In Print
While it's bad form to judge a book by its cover stunningly iconic in this case this glancing Buster Keaton biography betrays its shortcomings by its page count
By Raoul Hernandez, Fri., May 27, 2005

Buster Keaton: Tempest in a Flat Hat
by Edward McPherson
Newmarket Press, 288 pp., $26.95
While it's bad form to judge a book by its cover stunningly iconic in this case Edward McPherson's glancing Buster Keaton biography, Tempest in a Flat Hat, betrays its shortcomings by its page count. One can hardly do justice to one of cinema's immortals in 288 pages.

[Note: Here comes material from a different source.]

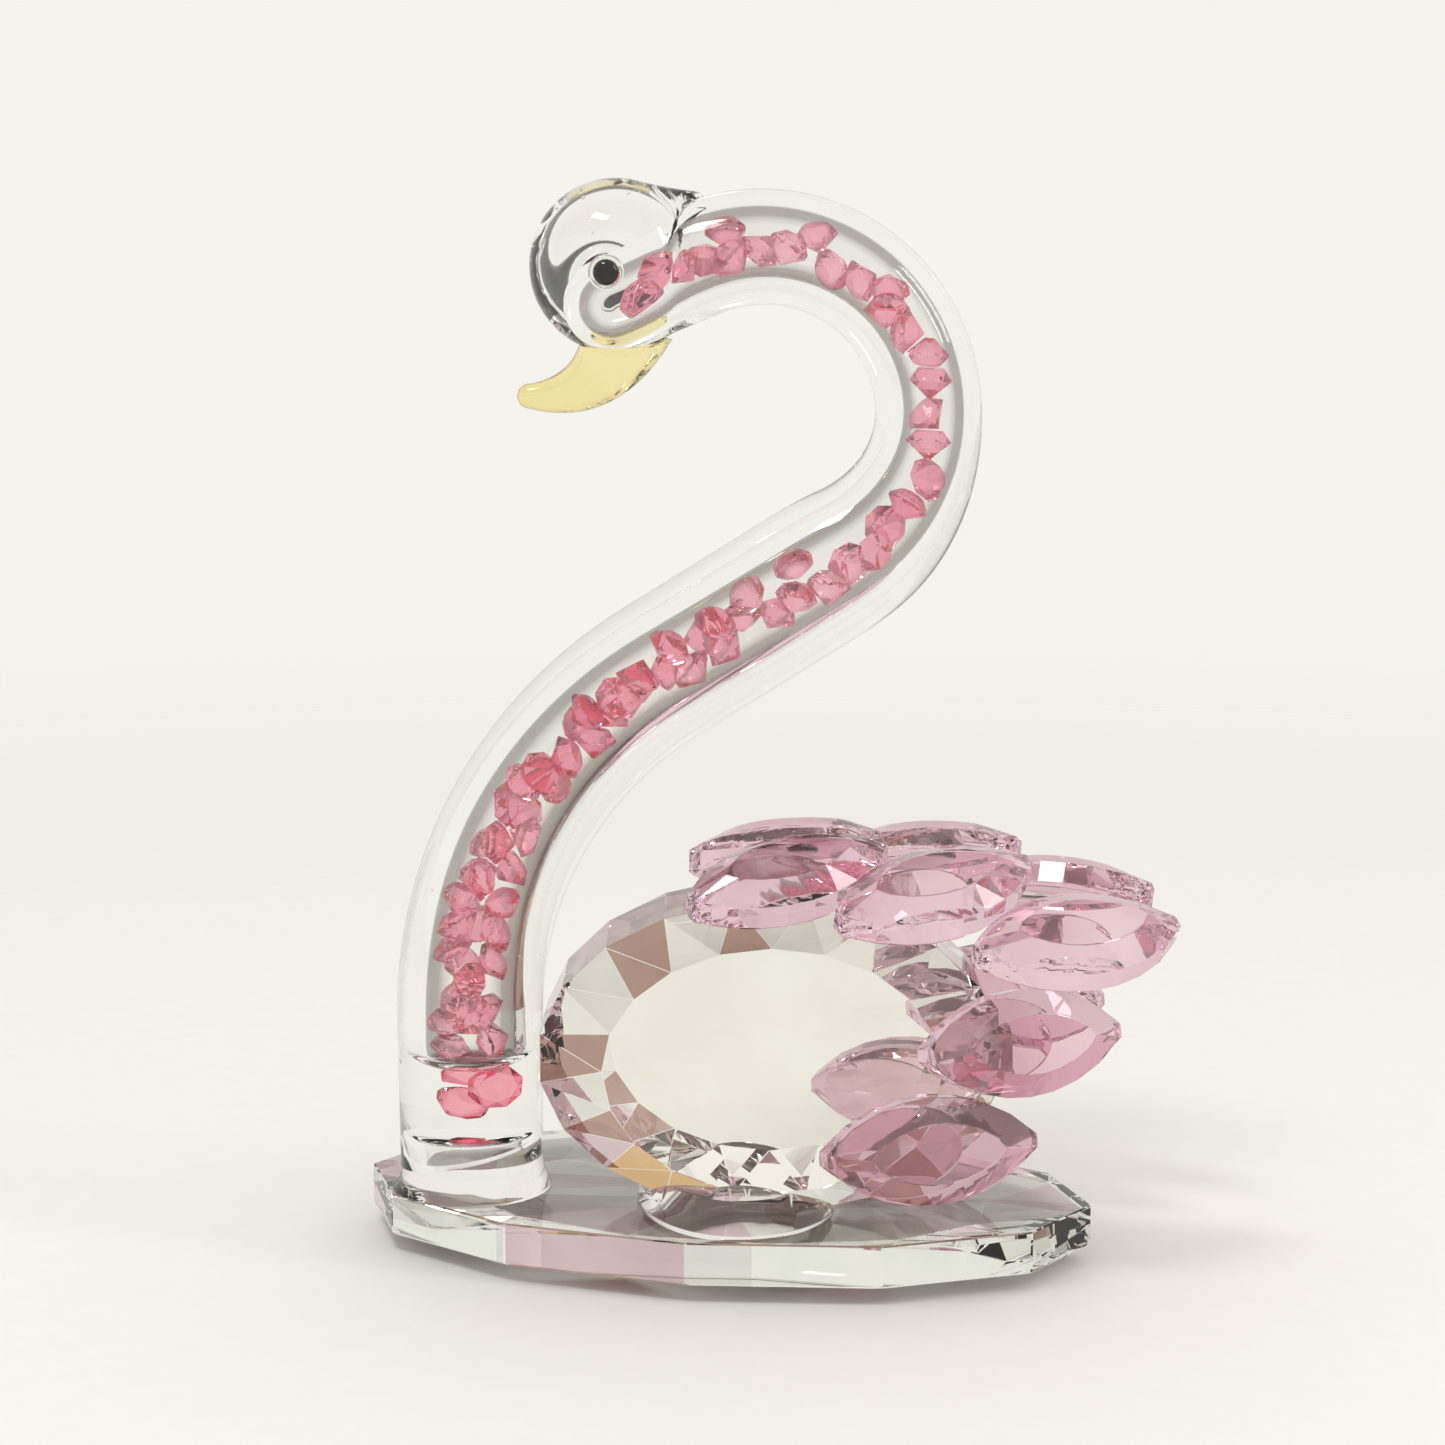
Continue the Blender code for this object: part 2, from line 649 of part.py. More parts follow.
class BeadPacker:
    """Drops the beads into the bore one after the other, from the plug to the head."""

    def __init__(self, neck):
        self.neck = neck
        self.random = random.Random(BEAD_SEED)
        self.step = BORE_STEP
        self.runs = np.arange(0.0, neck.end + neck.bore_radius(neck.end), self.step)
        frames = [neck.bore_frame(min(r, neck.end)) for r in self.runs]
        past = np.maximum(0.0, self.runs - neck.end)
        self.centres = np.array([tuple(f[0] + f[1] * p) for f, p in zip(frames, past)])
        self.radii = np.array([self.room(r) for r in self.runs])
        self.placed = []

    def room(self, run):
        """Free radius of the bore, which shrinks in its rounded end."""
        radius = self.neck.bore_radius(min(run, self.neck.end))
        past = max(0.0, run - (self.neck.end - TUBE_END_LEAD))
        radius = math.sqrt(max(0.0, radius * radius - past * past))
        return radius * math.cos(math.pi / BORE_SIDES) - BEAD_WALL_GAP

    def trial(self, shape, place, turn):
        """A cluster set in the bore: its bodies, run along the bore, place and attitude."""
        away = np.linalg.norm(self.centres - place, axis=1)
        bodies = [moved(body, place, turn) for body in shape]
        return bodies, self.runs[away.argmin()], place, turn

    def inside(self, trial):
        corners = np.concatenate([body[0] for body in trial[0]])
        low = max(0, int((trial[1] - CLUSTER_REACH) / self.step))
        high = min(len(self.runs), int((trial[1] + CLUSTER_REACH) / self.step) + 2)
        away = np.linalg.norm(corners[:, None, :] - self.centres[None, low:high, :], axis=2)
        nearest = away.argmin(axis=1)
        if (nearest + low >= len(self.runs) - 1).any():
            return False
        foot, tangent, _ = self.neck.bore_frame(0.0)
        depth = ((corners - np.array(foot)) @ np.array(tangent)).min()
        if depth < PLUG_HEIGHT + BEAD_WALL_GAP:
            return False
        return bool((away.min(axis=1) <= self.radii[low:high][nearest]).all())

    def fits(self, trial):
        near = [t for t in self.placed if abs(t[1] - trial[1]) < 2 * CLUSTER_REACH]
        others = [body for t in near for body in t[0]]
        return self.inside(trial) and all(
            spread(body, other) > BEAD_TO_BEAD for other in others for body in trial[0]
        )

    def cost(self, trial):
        """Beads sink along the bore and lie on its lower side."""
        place = trial[2]
        nearest = np.linalg.norm(self.centres - place, axis=1).argmin()
        _, tangent, _ = self.neck.bore_frame(min(trial[1], self.neck.end))
        ahead = float((place - self.centres[nearest]) @ np.array(tangent))
        level = float(place[2] - self.centres[nearest][2])
        return trial[1] + ahead + BEAD_LEVEL_WEIGHT * level

    def thrown(self, shape, front):
        """The cluster in a random attitude at a random place across the bore."""
        draw = self.random
        run = front + draw.uniform(*BEAD_THROW)
        run = min(max(run, PLUG_HEIGHT), self.neck.end)
        centre, tangent, normal = self.neck.bore_frame(run)
        room = max(0.0, self.neck.bore_radius(run) - (BEAD_CROWN + BEAD_PAVILION) / 2)
        aside, turn = room * math.sqrt(draw.random()), draw.uniform(0, 2 * math.pi)
        across = Vector((0, 1, 0))
        place = centre + normal * (aside * math.cos(turn)) + across * (aside * math.sin(turn))
        lean = room / BEAD_DIAMETER
        way = tangent + Vector([draw.gauss(0, lean) for _ in range(3)])
        attitude = Vector((0, 0, 1)).rotation_difference(way).to_matrix()
        attitude = attitude @ Matrix.Rotation(draw.uniform(0, 2 * math.pi), 3, "Z")
        return self.trial(shape, np.array(place), np.array(attitude))

    def nudged(self, shape, trial, share):
        draw = self.random
        move = np.array([draw.gauss(0, 1) for _ in range(3)]) * BEAD_NUDGE * share
        turn = random_turn(draw, draw.gauss(0, BEAD_TWIST) * share)
        return self.trial(shape, trial[2] + move, turn @ trial[3])

    def add_next(self, shape):
        front = max((t[1] for t in self.placed), default=PLUG_HEIGHT)
        best, value = None, math.inf
        for attempt in range(BEAD_TRIES * BEAD_PATIENCE):
            if best is not None and attempt >= BEAD_TRIES:
                break
            trial = self.thrown(shape, front)
            cost = self.cost(trial)
            if cost < value and self.fits(trial):
                best, value = trial, cost
        if best is None:
            return False
        for step in range(BEAD_SETTLING):
            trial = self.nudged(shape, best, 1 - step / BEAD_SETTLING)
            cost = self.cost(trial)
            if cost < value and self.fits(trial):
                best, value = trial, cost
        self.placed.append(best)
        return True

    def pack(self):
        for number in range(BEAD_NODES):
            if not self.add_next(bead_cluster(number)):
                print("the bore is full after", number, "nodes")
                break
        return [trial[0] for trial in self.placed]


def make_beads(neck, pink):
    faces = bead_shape()[2]
    for number, bodies in enumerate(BeadPacker(neck).pack(), start=1):
        name = f"beads_{number:02d}"
        item = add_object(name, mesh_from(name, bodies[0][0], faces), pink)
        for points, _ in bodies[1:]:
            combine(item, add_object("extra", mesh_from("extra", points, faces), pink), "UNION")


# Feather stones
def stone_outline():
    """Half-plan of the navette as (along, half width), from tip to tip."""
    half = STONE_LENGTH / 2
    rise = STONE_WIDTH / 2 - STONE_TIP / 2
    radius = (half * half + rise * rise) / (2 * rise)
    points = []
    for k in range(STONE_EDGE_FACETS + 1):
        along = -half + STONE_LENGTH * k / STONE_EDGE_FACETS
        height = math.sqrt(radius * radius - along * along) - (radius - rise)
        points.append((along, height + STONE_TIP / 2))
    return points


def stone_shape():
    """Flat back at y = 0, straight girdle, low roof to a short ridge in front."""
    upper = stone_outline()
    plan = upper + [(x, -z) for x, z in reversed(upper)]
    count = len(plan)
    points = [(x, 0.0, z) for x, z in plan]
    points += [(x, -STONE_GIRDLE, z) for x, z in plan]
    crown = -STONE_GIRDLE - STONE_CROWN
    left, right = 2 * count, 2 * count + 1
    points += [(-STONE_RIDGE / 2, crown, 0.0), (STONE_RIDGE / 2, crown, 0.0)]
    faces = [tuple(range(count))]
    faces += between_rings(0, count, count)
    for k in range(count):
        after = (k + 1) % count
        start = left if plan[k][0] < 0 else right
        end = left if plan[after][0] < 0 else right
        faces.append((count + k, count + after, start))
        if start != end:
            faces.append((count + after, end, start))
    return points, faces


def feather_points(points, place, stand):
    """Corners of a stone on the near side, its middle this far off the mid-plane."""
    x_share, z_share, inward, slope, lean = place
    x, z = x_share * BODY_LENGTH, z_share * BODY_HEIGHT
    turn_in = Matrix.Rotation(math.radians(inward), 4, "Z")
    lean_back = Matrix.Rotation(math.radians(-lean), 4, "X")
    climb = Matrix.Rotation(math.radians(-slope), 4, "Y")
    middle = Matrix.Translation(body_centre() + Vector((x, -stand, z)))
    matrix = middle @ climb @ turn_in @ lean_back
    return [matrix @ Vector(p) for p in points]


def seated_stand(points, faces, place, carriers):
    """How far off the mid-plane a stone stops when it is pressed towards the body."""
    stand = BODY_LENGTH / 2
    step = SEAT_GAP / 3
    while stand > 0.0:
        trial = convex(feather_points(points, place, stand - step), faces)
        over = trial[0][:, 1].max() > BODY_Y - SEAT_GAP / 2
        if over or any(spread(trial, other) < SEAT_GAP for other in carriers):
            break
        stand -= step
    return stand


def make_feathers(rose):
    """Lays each pair on the body and on the pair before it."""
    points, faces = stone_shape()
    carriers = [convex(body_points(), body_faces())]
    mirror = Matrix.Translation((0, 2 * BODY_Y, 0)) @ Matrix.Diagonal((1, -1, 1, 1))
    for label, place in FEATHERS.items():
        stand = seated_stand(points, faces, place, carriers)
        near = feather_points(points, place, stand)
        carriers.append(convex(near, faces))
        for word, corners in (("near", near), ("far", [mirror @ p for p in near])):
            name = f"feather_{label}_{word}"
            add_object(name, mesh_from(name, corners, faces), rose)


def centre_on_box():
    """Moves all pieces so that the origin lies under the middle of the box."""
    corners = np.array(
        [tuple(v.co) for item in bpy.data.objects for v in item.data.vertices]
    )
    low, high = corners.min(axis=0), corners.max(axis=0)
    shift = Matrix.Translation((-(low[0] + high[0]) / 2, -(low[1] + high[1]) / 2, -low[2]))
    for item in bpy.data.objects:
        item.data.transform(shift)


def main():
    clear_scene()
    clear_glass = material("clear_glass", (0.93, 0.94, 0.93), 0.02)
    crystal = material("cut_crystal", (0.90, 0.92, 0.90), 0.02)
    pink_glass = material("pink_bead_glass", (0.86, 0.24, 0.33), 0.08)
    rose_glass = material("rose_stone_glass", (0.80, 0.52, 0.64), 0.04)
    amber_glass = material("amber_glass", (0.88, 0.76, 0.38), 0.04)
    black_glass = material("black_glass", (0.02, 0.02, 0.02), 0.1, transmission=0.0)
    resin = material("clear_resin", (0.92, 0.92, 0.90), 0.05)

    make_plate(crystal)
    make_body(crystal)
    body = body_centre()
    foot_x = body.x - BODY_LENGTH / 2 - SEAT_GAP - NECK_FOOT_OD / 2
    slant_rise = NECK_FOOT_OD / 2 * math.tan(NECK_FOOT_SLANT)
    foot_z = PLATE_BEVEL_DROP + PLATE_GIRDLE + NECK_FOOT_LIFT + slant_rise
    neck = Neck(neck_line(foot_x, foot_z))
    make_neck(neck, clear_glass)
    make_beak(neck, amber_glass)
    make_eye("eye_near", neck, -1, black_glass)
    make_eye("eye_far", neck, 1, black_glass)
    make_plug(neck, resin)
    make_beads(neck, pink_glass)
    make_feathers(rose_glass)
    centre_on_box()


main()
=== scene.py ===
# Looks for the glass swan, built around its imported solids.
import math
import random

import bmesh
import bpy
import numpy as np
from mathutils import Matrix, Vector


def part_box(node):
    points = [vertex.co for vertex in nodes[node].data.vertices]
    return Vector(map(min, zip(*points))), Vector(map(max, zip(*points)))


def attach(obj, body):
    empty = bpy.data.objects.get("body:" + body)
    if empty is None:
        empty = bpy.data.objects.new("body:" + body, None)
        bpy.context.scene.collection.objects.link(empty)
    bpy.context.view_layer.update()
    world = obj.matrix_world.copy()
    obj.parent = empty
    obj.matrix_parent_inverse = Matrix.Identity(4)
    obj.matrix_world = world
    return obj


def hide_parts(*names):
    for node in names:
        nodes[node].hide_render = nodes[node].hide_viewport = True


mm = 0.001
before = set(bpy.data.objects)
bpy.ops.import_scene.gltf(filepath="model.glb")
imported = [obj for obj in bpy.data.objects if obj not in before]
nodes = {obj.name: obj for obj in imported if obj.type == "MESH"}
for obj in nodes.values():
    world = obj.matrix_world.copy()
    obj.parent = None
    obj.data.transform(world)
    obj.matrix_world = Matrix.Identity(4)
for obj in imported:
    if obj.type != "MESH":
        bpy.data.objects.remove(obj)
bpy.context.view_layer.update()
across = Vector((0, 1, 0))


def boxMiddle(node):
    low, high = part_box(node)
    return (Vector(low) + Vector(high)) / 2


bodyMiddle = boxMiddle("body_crystal")
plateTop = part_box("base_plate")[1][2]


# Shader nodes

class Wire:
    # one output socket, so that shader maths reads as plain expressions
    def __init__(self, net, socket):
        self.net = net
        self.socket = socket

    def math(self, operation, first, second):
        return self.net.add("ShaderNodeMath", {"operation": operation}, {0: first, 1: second})

    def __add__(self, other):
        return self.math("ADD", self, other)

    def __sub__(self, other):
        return self.math("SUBTRACT", self, other)

    def __mul__(self, other):
        return self.math("MULTIPLY", self, other)

    def __radd__(self, other):
        return self.math("ADD", other, self)

    def __rsub__(self, other):
        return self.math("SUBTRACT", other, self)

    def __rmul__(self, other):
        return self.math("MULTIPLY", other, self)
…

The introduction winks with promise, McPherson amongst a convention full of Damfinos, the International Buster Keaton Society. His affection for his subject, as well as his gliding prose, is sincere, the author admitting, "This book is merely a fan's notes." By the time McPherson recounts young Stone Face's 1895 Kansas birth, vaudevillian rearing, and the beginning of a "lifetime of odd occurrences, fantastic mishaps, and propitious near calamities," 24 pages have blown past at a Keystone pace. Harry Houdini, the invention of Charlie Chaplin's dance of the dinner rolls, and Keaton's slogging through France during the War to End All Wars dot the comedian's when-the-century-was-boundless backstory. It's not until McPherson blows through the notorious downfall of Keaton's early mentor and brother-in-arms Fatty Arbuckle in a two-page sleight-of-hand that Tempest in a Flat Hat begins reading like a DVD primer; Sherlock, Jr., The Navigator, Steamboat Bill, Jr., and The General (1924-1928), Keaton's genius unbound, get lustrous write-ups from McPherson. There's just enough on MGM, Irving Thalberg, and the precipitous fall of Hollywood's indie beginnings and later the studio system to leave the reader badly starved for more. The final four decades of Flat Hat's life whistle past in 14 pages. Not even Keaton, the soul of brevity and wit, danced that fast.